Gratitude is essential to every part of life, including your relationship. Don’t just think about everything you love about your partner – tell them. Say “thank you,” and be specific about what you appreciate. And always share positive emotions. When you feel and express joy and pleasure in a relationship, you become a soft spot for your partner to fall on.
Practice deep listening
Deep listening will make your partner feel not only heard, but understood. Make eye contact, give nonverbal feedback and focus on what they are saying. Be open and accepting. Rather than being your partner’s worst critic, be understanding and empathetic. Listen to your partner’s perspective without judging it. You’re relating to your partner and building trust in the relationship.
Whether someone had a bad day or there is a longer-term issue, stress can negatively affect both partners in a relationship. Remember that having their back is part of mastering how to be a great partner in a relationship.

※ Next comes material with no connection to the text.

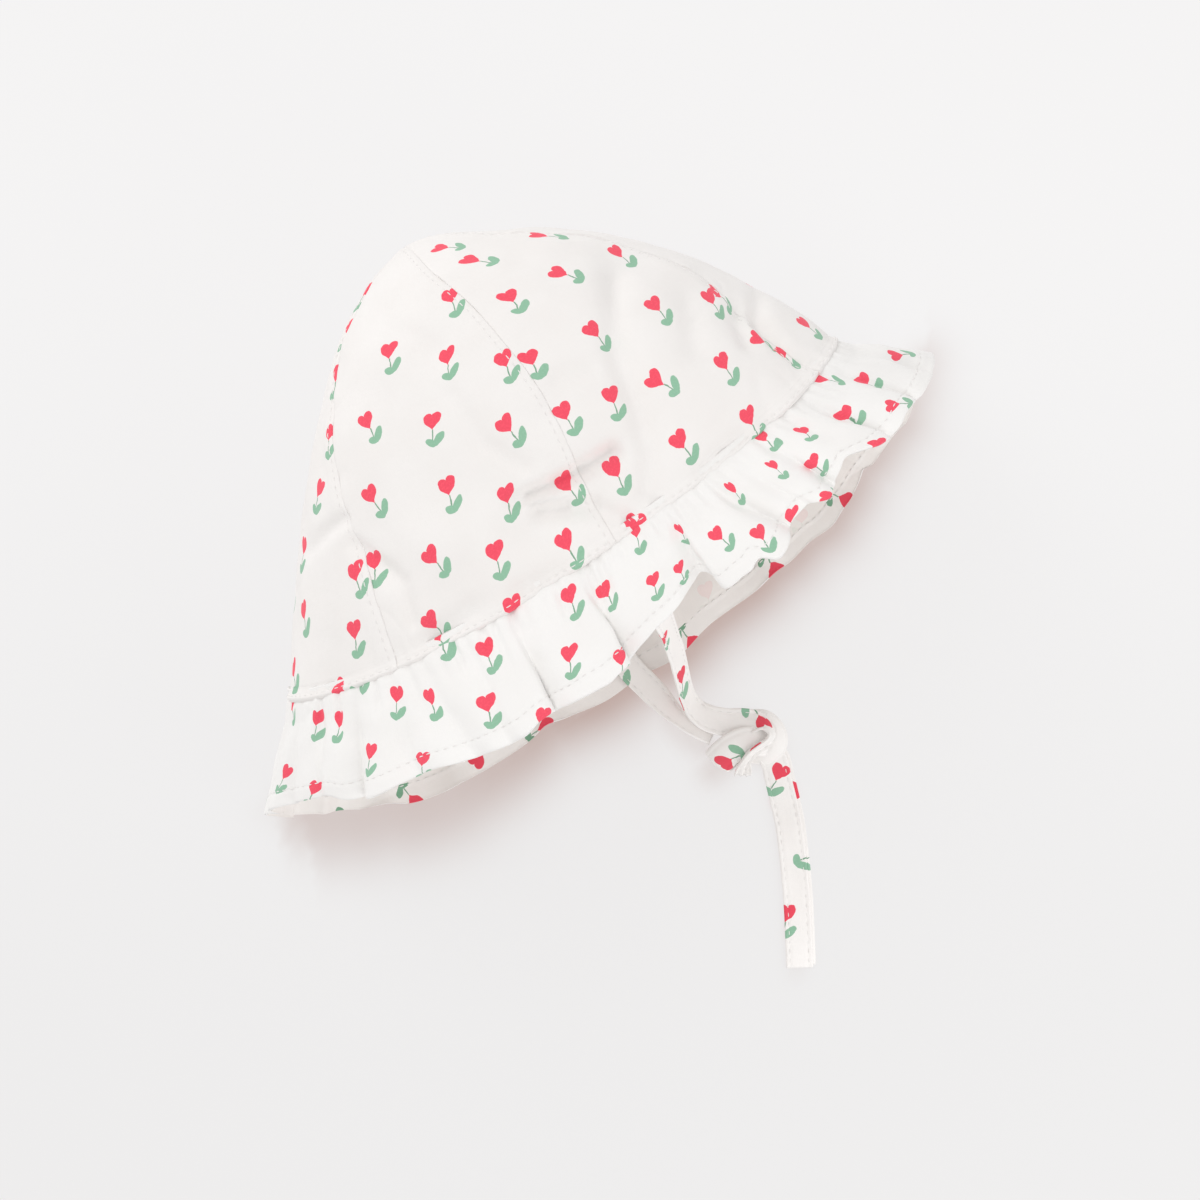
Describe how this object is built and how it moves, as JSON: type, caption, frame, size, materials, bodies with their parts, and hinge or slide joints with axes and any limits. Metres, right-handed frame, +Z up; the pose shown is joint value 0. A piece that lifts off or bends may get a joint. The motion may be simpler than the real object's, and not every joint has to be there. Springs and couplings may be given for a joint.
{
  "type": "baby sun bonnet with ruffle brim and tie straps",
  "caption": "Soft cotton child's bucket sun hat with a gored crown, a gathered ruffle brim and knotted chin ties, lying on its side.",
  "frame": {"origin": "On the floor under the middle of the hat's box, measured without its straps", "axes": "+X along the brim seam, the hat's longest side; +Y from the mouth towards the tip of the crown; +Z up from the floor that the hat lies on"},
  "size_m": [0.2348, 0.2396, 0.1072],
  "materials": {
    "crown_cotton": "matt plain-weave cotton, off-white with a small scattered red heart and green leaf print",
    "ruffle_cotton": "matt plain-weave cotton, off-white, same small print, narrow turned and stitched hem",
    "tie_cotton": "matt plain-weave cotton folded into a narrow edge-stitched strap, same small print"
  },
  "bodies": {
    "root": {"crown_gore_1": "crown_cotton", "crown_gore_2": "crown_cotton", "crown_gore_3": "crown_cotton", "crown_gore_4": "crown_cotton", "crown_gore_5": "crown_cotton", "crown_gore_6": "crown_cotton", "ruffle_brim": "ruffle_cotton", "tie_upper": "tie_cotton", "tie_lower": "tie_cotton", "tie_knot": "tie_cotton", "tie_long_end": "tie_cotton", "tie_short_end": "tie_cotton"}
  },
  "joints": []
}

When your partner is having a hard time, give them assurance of your unconditional support.
Feeling comfortable around your partner is the first step to real intimacy. When you’re able to be vulnerable, you’ll be able to learn how to be a good partner in a relationship. In an emotionally healthy relationship, you’re able to share your thoughts, feelings, wants and needs without fear of judgment or criticism. And in return, you don’t judge your partner – you accept them as they are.
You can’t create an equal, fulfilling partnership if one person bears all the responsibility. Be proactive and share responsibilities like household tasks and finances. Need an incentive? One study found that couples who split housework more evenly engaged in intimacy more frequently than those with uneven arrangements.
People are social creatures, and learning how to be a better partner requires you to have a support system. When you spend time with your partner’s friends, family and larger network, you build bonds that strengthen the relationship. Show your partner that you don’t just love them, but you also love what they love – and you want to be a part of their entire life.